▶ What to work on:
Quote only the lines from the line containing "shift = Location((side_cover_projection" to the line containing "record = json.load(file)", with both of those lines included, please, exactly as written.

(Scripts that build objects)
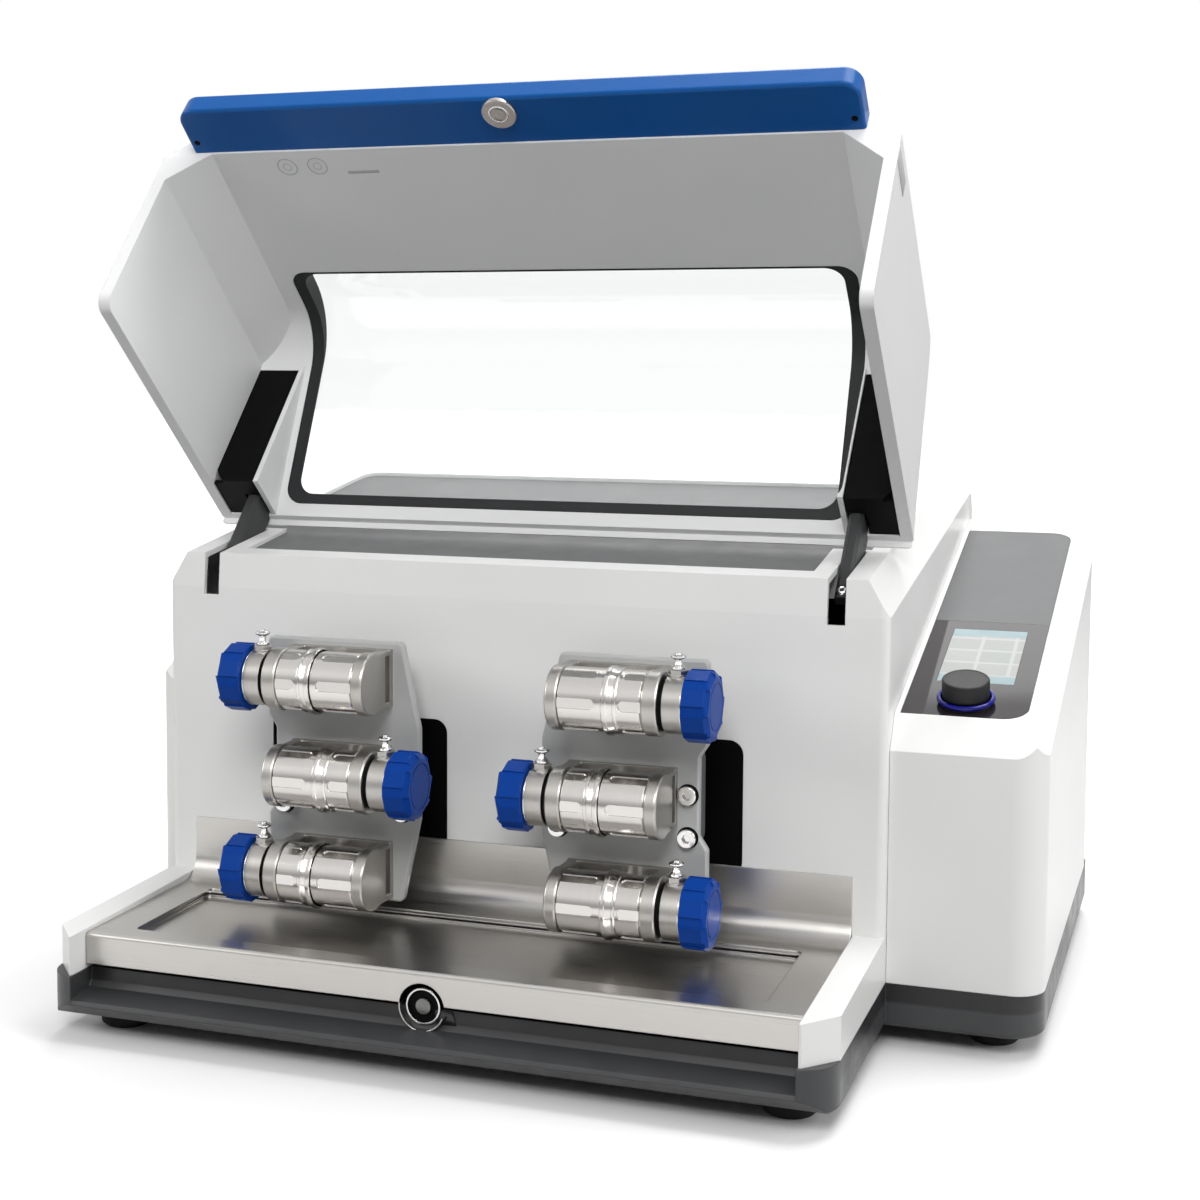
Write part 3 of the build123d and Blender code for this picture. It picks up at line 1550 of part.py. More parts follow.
def build_parts():
    parts = {}
    parts["base_pan"] = make_base_pan()
    parts["rubber_feet"] = make_feet()
    parts["main_housing"] = make_main_housing()
    parts["top_inlay"] = make_top_inlay()
    parts["wall_seals"] = make_wall_seals()
    parts["drip_tray"] = make_drip_tray()
    parts["lid_magnet"] = make_lid_magnet()
    parts["left_side_cover"] = make_side_cover()
    parts["console_housing"] = make_console_housing()
    parts["console_rear_inlay"] = make_console_rear_inlay()
    parts["display_glass"] = make_display_glass()
    parts["touch_display"] = make_touch_display()
    parts["dial_ring"] = make_dial_ring()
    parts["control_knob"] = make_control_knob()
    parts["rear_panel"] = make_rear_panel()
    parts["power_inlet"] = make_power_inlet()
    parts["mains_switch"] = make_mains_switch()
    parts["drive_frame"] = make_drive_frame()
    parts["rocker_shafts"] = make_rocker_shafts()
    parts["drive_motor"] = make_motor()
    parts["eccentric_shaft"] = make_eccentric()
    parts["hinge_pins"] = make_hinge_pins()

    parts["hood_shell"] = opened(make_hood_shell())
    parts["window_pane"] = opened(make_window_pane())
    parts["window_gasket"] = opened(make_window_gasket())
    parts["front_bar"] = opened(make_front_bar())
    parts["armature_plate"] = opened(make_armature_plate())
    hinge_arm = make_hinge_arm()
    parts["hinge_arms"] = opened(Compound([hinge_arm, mirrored(hinge_arm, middle_x)]))
    arm_cover = make_arm_cover()
    parts["arm_covers"] = opened(Compound([arm_cover, mirrored(arm_cover, middle_x)]))

    tail_heights = {"left": left_tail_z, "right": right_tail_z}
    row_names = ("top", "middle", "bottom")
    for side, pivot_x, inward in rocker_sides():
        parts["rocker_arm_" + side] = make_rocker_arm(pivot_x, inward, tail_heights[side])
        parts["holder_plate_" + side] = make_holder_plate(pivot_x, inward)
        parts["plate_screws_" + side] = make_plate_screws(pivot_x)
        brackets = []
        bodies = []
        caps = []
        for row, row_z in zip(row_names, station_rows):
            direction = -inward if row == "middle" else inward
            brackets.append(place_station(make_jar_bracket(), pivot_x, row_z, direction))
            bodies.append(place_station(make_jar_body(), pivot_x, row_z, direction))
            caps.append(place_station(make_jar_cap(), pivot_x, row_z, direction))
            tag = side + "_" + row
            parts["handwheel_" + tag] = place_station(make_handwheel(), pivot_x, row_z, direction)
            parts["clamp_pad_" + tag] = place_station(make_clamp_pad(), pivot_x, row_z, direction)
            parts["plunger_" + tag] = place_station(make_plunger(), pivot_x, row_z, direction)
        parts["jar_brackets_" + side] = Compound(brackets)
        parts["jar_bodies_" + side] = Compound(bodies)
        parts["jar_caps_" + side] = Compound(caps)
    return parts


def main():
    os.makedirs("parts", exist_ok=True)
    shift = Location((side_cover_projection - overall_width / 2, nose_length - overall_depth / 2, foot_height))
    for name, shape in build_parts().items():
        export_step(shape.moved(shift), "parts/" + name + ".step")


main()
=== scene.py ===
"""Dresses the mixer mill: studio, finishes and the pieces that give its solids their real looks."""

import json
import logging
import math
from collections.abc import Callable
from dataclasses import dataclass
from enum import Enum

import bpy
from mathutils import Matrix, Vector

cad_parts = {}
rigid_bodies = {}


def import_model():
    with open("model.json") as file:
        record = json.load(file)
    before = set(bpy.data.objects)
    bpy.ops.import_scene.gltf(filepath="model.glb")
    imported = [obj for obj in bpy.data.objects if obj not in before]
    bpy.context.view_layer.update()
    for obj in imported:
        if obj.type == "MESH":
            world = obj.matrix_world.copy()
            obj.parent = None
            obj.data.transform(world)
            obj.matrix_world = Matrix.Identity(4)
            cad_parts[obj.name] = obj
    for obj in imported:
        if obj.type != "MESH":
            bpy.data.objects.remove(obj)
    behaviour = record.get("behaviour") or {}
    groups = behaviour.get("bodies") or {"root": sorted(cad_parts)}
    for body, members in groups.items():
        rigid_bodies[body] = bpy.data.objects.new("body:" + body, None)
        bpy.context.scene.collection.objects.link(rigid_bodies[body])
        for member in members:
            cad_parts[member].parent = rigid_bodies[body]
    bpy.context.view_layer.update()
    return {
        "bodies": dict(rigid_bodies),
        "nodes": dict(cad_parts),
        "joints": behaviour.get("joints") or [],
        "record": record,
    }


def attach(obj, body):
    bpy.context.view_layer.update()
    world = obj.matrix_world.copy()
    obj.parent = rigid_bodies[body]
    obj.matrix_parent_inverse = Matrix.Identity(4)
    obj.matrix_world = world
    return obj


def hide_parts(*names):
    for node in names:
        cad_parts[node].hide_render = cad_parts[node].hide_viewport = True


LOG = logging.getLogger("mixer_mill")

MM = 0.001

# The part frame's origin, as seen from the working datum at the housing's left front corner, in mm.
DATUM_X = 307.0
DATUM_Y = 120.5
DATUM_Z = -15.0

# The range in which most of a noise pattern lies.
PATTERN_LOW = 0.3
PATTERN_HIGH = 0.7

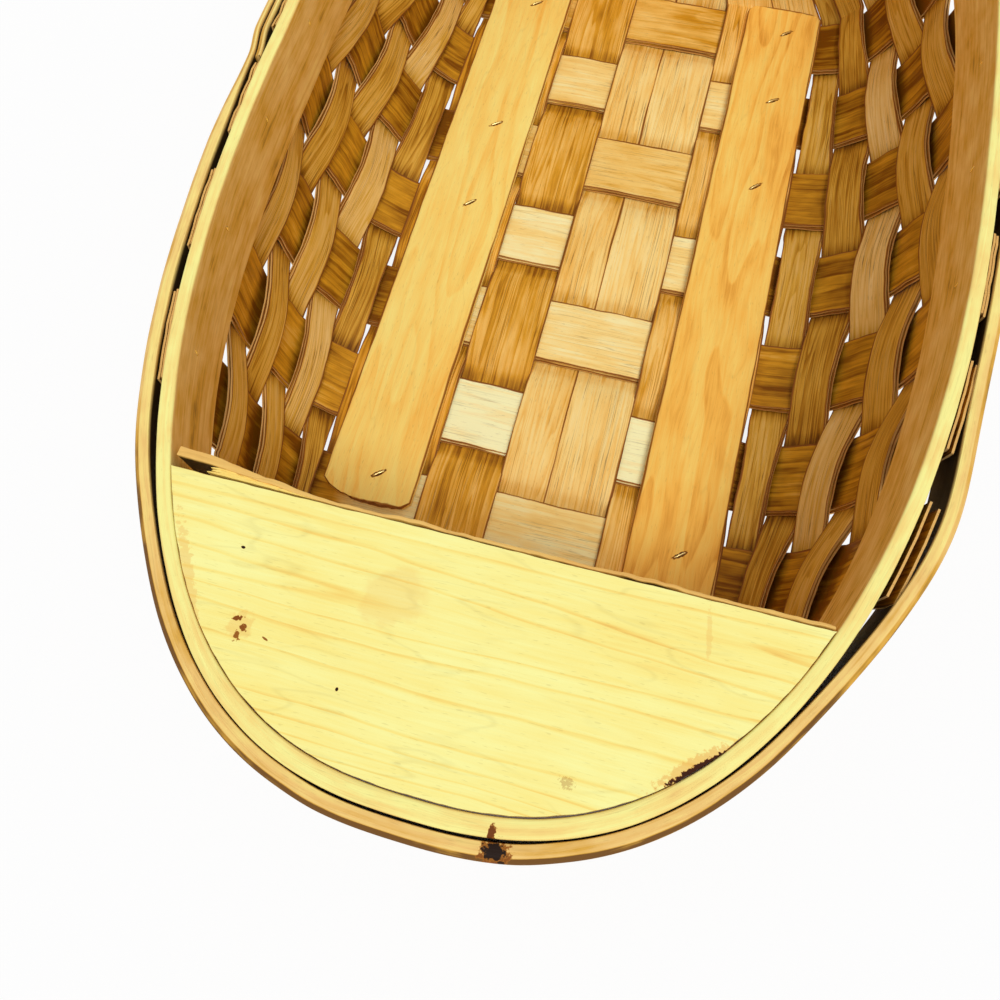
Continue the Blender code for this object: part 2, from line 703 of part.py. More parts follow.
def pin_lines():
    """Return the name, the tip and the underside of the head of each rim pin."""
    lines = []
    share = (RIM_HEIGHT - PIN_DROP) / RIM_HEIGHT
    for side, side_name in ((-1, "left"), (1, "right")):
        for rib in PINNED_RIBS[side_name]:
            y = rib_ys()[RIB_NAMES.index(rib)]
            length = side_length(y - side * RIB_LEAN * share, side)
            point, normal = rim_frame(length)
            tip = point + Vector((0, 0, RIM_Z - PIN_DROP))
            head = tip + normal * (outer_face(length) + SEAT_GAP)
            lines.append((f"rim_pin_{side_name}_{rib}", tip, head))
    return lines


def pins(parent):
    """Make the square pins through the hoops, each with its flat head."""
    upright = Vector((0, 0, 1))
    corners = ((1, 1), (-1, 1), (-1, -1), (1, -1))
    for name, tip, head in pin_lines():
        along = (head - tip).normalized()
        across = along.cross(upright).normalized()
        end = head + along * PIN_HEAD_HEIGHT
        stages = ((tip, PIN_SIDE), (head, PIN_SIDE), (head, PIN_HEAD_SIDE), (end, PIN_HEAD_SIDE))
        builder = bmesh.new()
        loft(builder, [
            [place + (across * a + upright * b) * size / 2 for a, b in corners]
            for place, size in stages
        ])
        add_object(name, builder, "steel", parent)


def pin_bores(parent):
    """Make the cutter for the rim pins."""
    builder = bmesh.new()
    for _, tip, head in pin_lines():
        along = (head - tip).normalized() * CUT_OVERRUN
        bar(builder, tip - along, head + along, PIN_SIDE + 2 * SEAT_GAP, Vector((0, 0, 1)))
    return add_cutter("pin_bores", builder, parent)


def clear_scene():
    """Remove every object that is already there."""
    for found in list(bpy.data.objects):
        bpy.data.objects.remove(found, do_unlink=True)


def build():
    """Make the whole basket."""
    clear_scene()
    basket = bpy.data.objects.new("basket", None)
    basket.location = (LAP_EXTRA / 2, 0, 0)
    bpy.context.scene.collection.objects.link(basket)

    through_rim = pin_bores(basket)
    for body in (inner_hoop(basket), outer_hoop(basket), *ribs(basket)):
        cut(body, through_rim)
    pins(basket)

    for name, end in (("near", -1), ("far", 1)):
        deck_board(f"{name}_deck_board", end, basket)
        clamp_strip(f"{name}_clamp_strip", end, basket)
    lengthwise_splints(basket)

    through_slats = staple_bores(basket)
    for body in (
        slat("left_floor_slat", LEFT_SLAT_X, LEFT_SLAT_WIDTH, LEFT_SLAT_HALF_LENGTH,
             LEFT_SLAT_CORNER_RADIUS, basket),
        slat("right_floor_slat", RIGHT_SLAT_X, RIGHT_SLAT_WIDTH, RIGHT_SLAT_HALF_LENGTH,
             RIGHT_SLAT_CORNER_RADIUS, basket),
    ):
        cut(body, through_slats)
    staples(basket)


build()
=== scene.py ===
"""Looks of an oval splint basket: hoops, ribs, weavers, deck boards, slats and fasteners.

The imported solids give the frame. Every piece here is made from the same outline and wall
shape as the solids, with the plies, grain, wear and fasteners that the solids leave out.
Lengths are in metres unless a comment says otherwise.
"""

import logging
import math
from dataclasses import dataclass, field, replace
from enum import Enum
from typing import Iterable, Sequence

import bpy
import numpy as np
from mathutils import Matrix, Vector

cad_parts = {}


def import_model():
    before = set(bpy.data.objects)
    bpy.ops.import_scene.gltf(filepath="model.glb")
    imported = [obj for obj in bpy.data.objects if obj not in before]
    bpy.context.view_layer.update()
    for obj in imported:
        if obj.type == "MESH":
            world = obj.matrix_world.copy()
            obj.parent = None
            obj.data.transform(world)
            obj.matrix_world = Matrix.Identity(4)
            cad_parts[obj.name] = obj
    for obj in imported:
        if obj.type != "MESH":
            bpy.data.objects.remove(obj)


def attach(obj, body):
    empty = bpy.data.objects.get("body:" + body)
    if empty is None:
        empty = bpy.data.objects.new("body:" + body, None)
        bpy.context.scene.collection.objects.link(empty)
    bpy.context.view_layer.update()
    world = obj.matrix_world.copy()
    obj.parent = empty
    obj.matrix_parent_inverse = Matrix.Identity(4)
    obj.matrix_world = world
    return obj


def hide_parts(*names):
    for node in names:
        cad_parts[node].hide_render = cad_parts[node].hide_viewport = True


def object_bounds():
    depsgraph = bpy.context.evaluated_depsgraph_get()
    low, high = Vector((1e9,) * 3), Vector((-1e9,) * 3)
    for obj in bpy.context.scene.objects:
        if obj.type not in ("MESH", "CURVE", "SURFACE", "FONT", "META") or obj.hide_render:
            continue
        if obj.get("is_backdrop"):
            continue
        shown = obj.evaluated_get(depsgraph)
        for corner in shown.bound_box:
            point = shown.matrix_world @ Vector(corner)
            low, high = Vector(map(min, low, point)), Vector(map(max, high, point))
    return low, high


LOG = logging.getLogger("basket")
BODY = "root"
GRAIN = "grain"
# From the middle of the rim to the middle of the whole, along X
SEAT_X = 0.0003
# Corners of a quad, as steps along the rows and across the columns
QUAD = ((0, 0), (0, 1), (1, 1), (1, 0))
# Share of each wave in a wandering line, and how much shorter each is than the last
WAVE_WEIGHTS = (1.0, 0.7, 0.5, 0.35, 0.25)
WAVE_STEP = 1.73
# Where a hoop's tone changes below its top edge, and where the cover of a face begins
TONE_BAND = (0.0001, 0.0008)
COVER_BAND = (0.0004, 0.0012)
COVER_SHADE = 0.96
# Degrees between faces up to which an edge is shaded smooth
SMOOTH_DEGREES = 40.0
Array = np.ndarray
Pair = tuple[float, float]
Triple = tuple[float, float, float]
Colour = Triple
Finish = bpy.types.Material
Node = bpy.types.Node
Piece = bpy.types.Object
Socket = bpy.types.NodeSocket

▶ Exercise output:
    shift = Location((side_cover_projection - overall_width / 2, nose_length - overall_depth / 2, foot_height))
    for name, shape in build_parts().items():
        export_step(shape.moved(shift), "parts/" + name + ".step")


main()
=== scene.py ===
"""Dresses the mixer mill: studio, finishes and the pieces that give its solids their real looks."""

import json
import logging
import math
from collections.abc import Callable
from dataclasses import dataclass
from enum import Enum

import bpy
from mathutils import Matrix, Vector

cad_parts = {}
rigid_bodies = {}


def import_model():
    with open("model.json") as file:
        record = json.load(file)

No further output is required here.